As reported in TIME this week, policy changes have increased barriers to victim protection, complicated investigations into trafficking networks, and warped Americans’ perspectives of what the problem looks like.

Experts say these harms will be hard to reverse.

In 2000, Congress passed the Trafficking Victims Protection Act, establishing a framework of understanding that law enforcement must protect and collaborate with survivors, rather than imprison or prosecute them, in order to prevent future trafficking.

A crucial tool in this effort was the creation of the ‘T visa’, which—in an effort to encourage victims to cooperate with local, state, and federal law enforcement officials—allowed non-citizen trafficking victims who were assisting an investigation to remain in the U.S. for a period of time with work authorization and benefits,

However, in November 2018, the Trump Administration announced that people denied a T visa may be issued a notice to appear in immigration court, beginning deportation proceedings—a move that has seriously harmed victim cooperation with law enforcement.

The Administration has also made it harder to apply and receive T visas, with applications being judged more strictly, and fee waivers on necessary supplemental documents now routinely denied.

Advocates highlight that the proof is in the numbers, with the processing time for T visas growing from an average of 7.9 months in 2016 to a current estimate of up to 2.4 years.

The number of denials of T visas is now also at its highest in history, with the lowest number of approvals in a decade.

Commenting on the affect the Trump administration’s immigration agenda was having on counter-trafficking efforts, Jean Bruggeman, executive director of Freedom Network USA, told TIME:

“What we’ll see is a decade of lost ground in addressing human-trafficking in the United States…we’ve got at least four years, if not eight, of harmful policies that are making it easier for traffickers, pushing survivors further into the shadows and causing service providers who are most likely to be able to identify trafficking victims to not trust federal agencies.”

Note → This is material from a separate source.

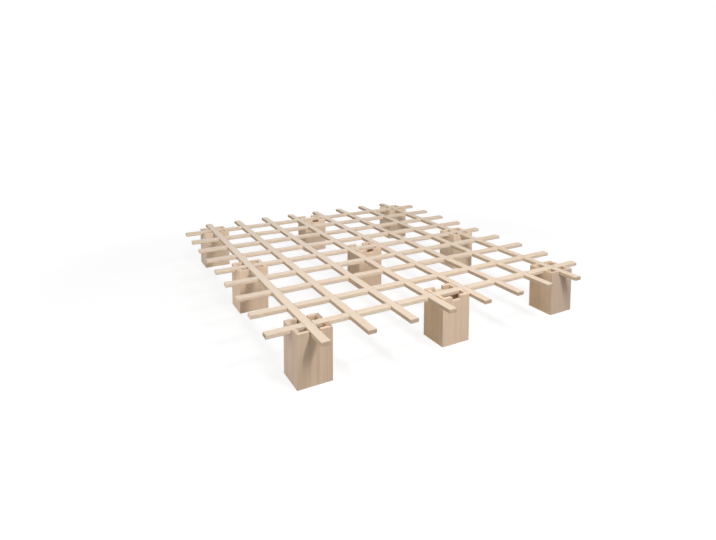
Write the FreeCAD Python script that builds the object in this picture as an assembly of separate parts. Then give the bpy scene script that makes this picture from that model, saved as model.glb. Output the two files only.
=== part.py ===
import FreeCAD, Part
import os
from math import cos, pi, sin

from FreeCAD import Placement, Rotation, Vector

# A lattice bed base that carries a futon. Long slats and cross slats lie in one plane and
# are halved into each other at every crossing, so their tops are flush. The lattice drops
# into notches in the rims of nine square box feet. No screw shows, and every piece lifts
# out again. Each foot is a box of four mitred boards, open at the top and the bottom.
#
# Lengths are in millimetres. X runs along the cross slats, Y along the long slats and Z up.
# The origin is on the floor, under the middle of the lattice, and the front is at -Y.

# Slats
long_slat_count = 8
cross_slat_count = 9
long_slat_length = 2000.0
cross_slat_length = 1750.0
slat_overhang = 180.0
slat_width = 40.0
slat_thickness = 18.0
slat_top_radius = 3.0
slat_lower_arris = 2.0
slat_end_arris = 1.2

# Halving joints
lap_depth_share = 0.5
lap_side_clearance = 0.3

# Feet
foot_height = 225.0
foot_wall = 18.0
foot_corner_arris = 1.0
foot_to_slat_gap = 3.3
notch_side_clearance = 3.5

# How far a cutting block runs past the face that it opens
overrun = 2.0

# Worked out: the pitches leave the overhang at both ends, and a foot stands between the
# two long slats beside the middle with a small gap to each.
long_slat_pitch = (cross_slat_length - 2 * slat_overhang) / (long_slat_count - 1)
cross_slat_pitch = (long_slat_length - 2 * slat_overhang) / (cross_slat_count - 1)
slat_underside = foot_height - slat_thickness
foot_side = long_slat_pitch - slat_width - 2 * foot_to_slat_gap

quarter_turn = pi / 2
quarter_turn_degrees = 90
up = Vector(0, 0, 1)


def spread(count, pitch):
    """Places of count things at one pitch, centred on zero."""
    middle = (count - 1) / 2
    return [(index - middle) * pitch for index in range(count)]


long_slat_places = spread(long_slat_count, long_slat_pitch)
cross_slat_places = spread(cross_slat_count, cross_slat_pitch)

foot_columns = {"left": long_slat_places[0], "centre": 0, "right": long_slat_places[-1]}
foot_rows = {"front": cross_slat_places[0], "middle": 0, "back": cross_slat_places[-1]}


def edge_round(centre_x, centre_z, radius, start_angle):
    """A quarter round in XZ, as an edge, that turns on from the start angle."""
    angles = (start_angle, start_angle + quarter_turn / 2, start_angle + quarter_turn)
    points = [
        Vector(centre_x + radius * cos(angle), 0, centre_z + radius * sin(angle))
        for angle in angles
    ]
    return Part.Arc(*points).toShape()


def slat_section():
    """The section of a slat in XZ: rounded over along the top, arrises broken below."""
    side = slat_width / 2
    shoulder = side - slat_top_radius
    spring = slat_thickness - slat_top_radius
    sole = side - slat_lower_arris
    corners = [
        Vector(-side, 0, spring),
        Vector(-side, 0, slat_lower_arris),
        Vector(-sole, 0, 0),
        Vector(sole, 0, 0),
        Vector(side, 0, slat_lower_arris),
        Vector(side, 0, spring),
    ]
    top_left = Vector(-shoulder, 0, slat_thickness)
    top_right = Vector(shoulder, 0, slat_thickness)
    edges = [Part.makeLine(here, there) for here, there in zip(corners, corners[1:])]
    edges.append(edge_round(shoulder, spring, slat_top_radius, 0))
    edges.append(Part.makeLine(top_right, top_left))
    edges.append(edge_round(-shoulder, spring, slat_top_radius, quarter_turn))
    return Part.Face(Part.Wire(edges))


def slat_blank(length):
    """A plain slat along Y, with its sawn ends eased all round."""
    blank = slat_section().extrude(Vector(0, length, 0))
    blank.translate(Vector(0, -length / 2, 0))
    sawn_ends = [face for face in blank.Faces if face.BoundBox.YLength < slat_end_arris]
    return blank.makeChamfer(slat_end_arris, [edge for end in sawn_ends for edge in end.Edges])


def lap_cutters(crossing_places, from_above):
    """The blocks sawn out of a slat along Y where the other slats cross it."""
    opening = slat_width + 2 * lap_side_clearance
    upper_share = 1 - lap_depth_share
    depth = slat_thickness * (upper_share if from_above else lap_depth_share)
    bottom = slat_thickness - depth if from_above else -overrun
    width = slat_width + 2 * overrun
    return [
        Part.makeBox(
            width,
            opening,
            depth + overrun,
            Vector(-width / 2, place - opening / 2, bottom),
        )
        for place in crossing_places
    ]


def long_slat():
    """A long slat, halved from below, with its underside at z = 0."""
    blank = slat_blank(long_slat_length)
    return blank.cut(lap_cutters(cross_slat_places, from_above=False)).Solids[0]


def cross_slat():
    """A cross slat, halved from above to take the long slats, turned to lie along X."""
    blank = slat_blank(cross_slat_length)
    halved = blank.cut(lap_cutters(long_slat_places, from_above=True)).Solids[0]
    halved.rotate(Vector(0, 0, 0), up, -quarter_turn_degrees)
    return halved


def foot_box():
    """A whole foot as one square tube, its upright corners eased."""
    side = foot_side
    hollow_side = foot_side - 2 * foot_wall
    block = Part.makeBox(side, side, foot_height, Vector(-side / 2, -side / 2, 0))
    hollow = Part.makeBox(
        hollow_side,
        hollow_side,
        foot_height + 2 * overrun,
        Vector(-hollow_side / 2, -hollow_side / 2, -overrun),
    )
    corners = [edge for edge in block.Edges if abs(edge.tangentAt(0).z) > 0]
    return block.makeChamfer(foot_corner_arris, corners).cut(hollow)


def mitre_wedge():
    """The quarter of the foot's plan that its front board fills, out to beyond the foot."""
    reach = foot_side
    corners = [
        Vector(0, 0, 0),
        Vector(-reach, -reach, 0),
        Vector(reach, -reach, 0),
        Vector(0, 0, 0),
    ]
    return Part.Face(Part.makePolygon(corners)).extrude(Vector(0, 0, foot_height))


def notch_cutter():
    """The block sawn out of a board's rim: as deep as a slat, and wider by its play."""
    notch_width = slat_width + 2 * notch_side_clearance
    run = foot_wall + 2 * overrun
    corner = Vector(-notch_width / 2, -foot_side / 2 - overrun, slat_underside)
    return Part.makeBox(notch_width, run, slat_thickness + overrun, corner)


def foot_board():
    """The front board of a foot that stands on the floor with its middle at the origin."""
    return foot_box().common(mitre_wedge()).cut(notch_cutter()).Solids[0]


def placed(shape, x, y, z, turn_degrees=0):
    """A copy of a shape, turned about the Z axis and then moved to a place."""
    copy = shape.copy()
    turn = Placement(Vector(x, y, z), Rotation(up, turn_degrees))
    copy.Placement = turn.multiply(copy.Placement)
    return copy


def slat_pieces():
    """Every slat by name, at its place in the lattice."""
    pieces = {}
    long_shape = long_slat()
    for number, x in enumerate(long_slat_places, start=1):
        pieces[f"long_slat_{number}"] = placed(long_shape, x, 0, slat_underside)
    cross_shape = cross_slat()
    for number, y in enumerate(cross_slat_places, start=1):
        pieces[f"cross_slat_{number}"] = placed(cross_shape, 0, y, slat_underside)
    return pieces


def foot_pieces():
    """Every board of every foot by name. The four boards of a foot are one shape, turned."""
    pieces = {}
    board = foot_board()
    for row, y in foot_rows.items():
        for column, x in foot_columns.items():
            for turn, side in enumerate(("front", "right", "back", "left")):
                name = f"foot_{row}_{column}_{side}_board"
                pieces[name] = placed(board, x, y, 0, turn * quarter_turn_degrees)
    return pieces


def write_parts():
    """Writes one STEP file for each piece."""
    os.makedirs("parts", exist_ok=True)
    for name, shape in {**slat_pieces(), **foot_pieces()}.items():
        shape.exportStep(f"parts/{name}.step")


write_parts()
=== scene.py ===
# %% [markdown]
# # A lattice bed base in pale wood
#
# This lesson dresses a bed base that is all wood: eight long slats and nine cross slats,
# halved flush into each other, on nine hollow box feet. The shapes come ready made in a
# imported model. Our work is what turns them into timber: one material that grows rings and
# fibres through every board, soft studio light, a pale floor, and a camera that looks as a
# person does who sits near the corner of the bed.

import random
from math import pi

import bmesh
import bpy
from mathutils import Euler, Matrix, Vector


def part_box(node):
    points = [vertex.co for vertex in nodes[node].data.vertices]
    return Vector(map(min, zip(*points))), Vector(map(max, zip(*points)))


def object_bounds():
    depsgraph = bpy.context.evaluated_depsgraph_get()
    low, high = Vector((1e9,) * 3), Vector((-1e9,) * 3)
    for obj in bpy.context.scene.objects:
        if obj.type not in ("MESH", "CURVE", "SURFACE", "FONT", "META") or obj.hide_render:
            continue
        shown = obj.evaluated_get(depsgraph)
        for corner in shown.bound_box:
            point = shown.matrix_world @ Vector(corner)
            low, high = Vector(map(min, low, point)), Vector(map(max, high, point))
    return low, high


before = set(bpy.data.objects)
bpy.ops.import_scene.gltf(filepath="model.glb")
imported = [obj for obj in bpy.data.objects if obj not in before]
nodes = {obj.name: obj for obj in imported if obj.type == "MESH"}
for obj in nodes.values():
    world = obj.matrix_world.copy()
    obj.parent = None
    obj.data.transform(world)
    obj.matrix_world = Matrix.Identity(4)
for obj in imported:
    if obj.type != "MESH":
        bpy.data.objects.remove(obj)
cad_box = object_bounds()
box_size = cad_box[1] - cad_box[0]
print("loaded", len(nodes), "pieces, in a box of", [round(side, 3) for side in box_size], "m")

# %% [markdown]
# ## The camera
#
# The picture was taken from beside the near corner, a little over a metre above the floor,
# with the camera almost level. Photographers keep a camera level so that upright edges stay
# upright, and slide the lens to bring the object into the frame. Blender has the same
# slide: the camera's shift. We could aim the camera down at the bed instead, but then the
# sides of the feet would lean together towards the floor.

# %% Set up the camera
photo_width = 716
photo_height = 540
focal_pixels = 527.96
principal_x = 389.12
principal_y = 141.72
sensor_width = 36.0

camera_place = Vector((-1.46519, -2.73985, 1.15856))
looks_along = Vector((0.50978, 0.85491, -0.09617)).normalized()
right_hand = Vector((0.85922, -0.51156, 0.00707)).normalized()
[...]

As well as policy changes, the administration’s rhetoric around immigration and human trafficking has distorted the national conversation on both issues.

Advocates say the continual painting of immigrants as criminals and gang members, combined with dramatic narratives about child sex trafficking—which are often conspiratorial—make the prevention of human trafficking more difficult.

TIME reports that experts are worried that the current narrative on child sex trafficking in particular, warps how people understand human trafficking, making it harder for people to identify and prevent:

“Emphasis on child sex trafficking occurs at the neglect of human trafficking at large and human trafficking as defined as a more complicated sociological phenomenon,” said Kathleen Kim, Loyola Law School, Los Angeles.